In my last post on Chinatown, I mentioned revisiting Gundam Factory while in Yokohama. It was on my list of 2022 highlights, too, but it closes next month year, so there’s not much time left to see it. For me, seeing this 59-foot robot swing its arms and legs in a walking motion and do deep knee-bends was the culmination of a 12-year (now, 13-year) journey. I had already seen plenty of Gundam in Japan, beginning in 2010, as I followed around various life-sized versions of it, saw it draw famous visitors like Guillermo del Toro, and saw it evolve into a dynamic, quasi-ambulatory mech.

I recently went back and started watching the original Mobile Suit Gundam anime series, which gave rise to one of the world’s highest-grossing media franchises after model kits and movie compilations helped it bounce back from cancellation in 1980. Though they both started before my time, in the late 1970s, and soon encompassed a vast toy and merchandise empire, the scale of Mobile Suit Gundam makes Star Wars look like a small space rebellion (which is technically what its “Rebel” heroes are fighting, anyway). Droids like C-3PO and R2-D2 are dwarfed by Gundam and the giant Zaku robots it battles.

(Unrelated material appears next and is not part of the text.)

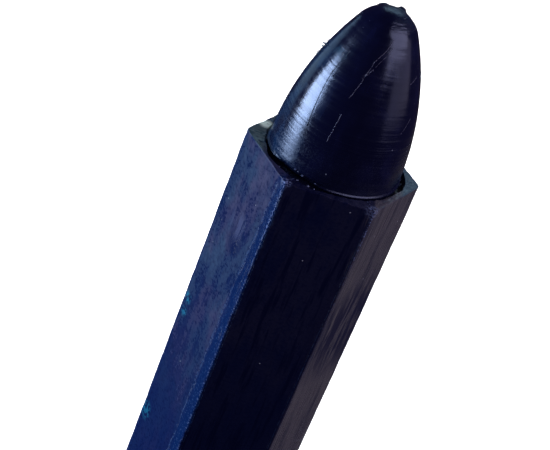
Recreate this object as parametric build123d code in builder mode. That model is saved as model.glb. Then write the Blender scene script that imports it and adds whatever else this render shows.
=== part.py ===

In 2009, for the 30th anniversary of the Gundam franchise, a full-scale statue of the giant robot went up in Shiokaze Park on Tokyo’s manmade island of Odaiba. By the time I moved to Japan in 2010, this Gundam had taken up a sword elsewhere, in Shizuoka, which is where I first saw it. They had it set up in East Shizuoka Square outside JR Higashi-Shizuoka Station. If you were lucky, you could see Mount Fuji behind it, but the day I was there, there were only clouds to behold.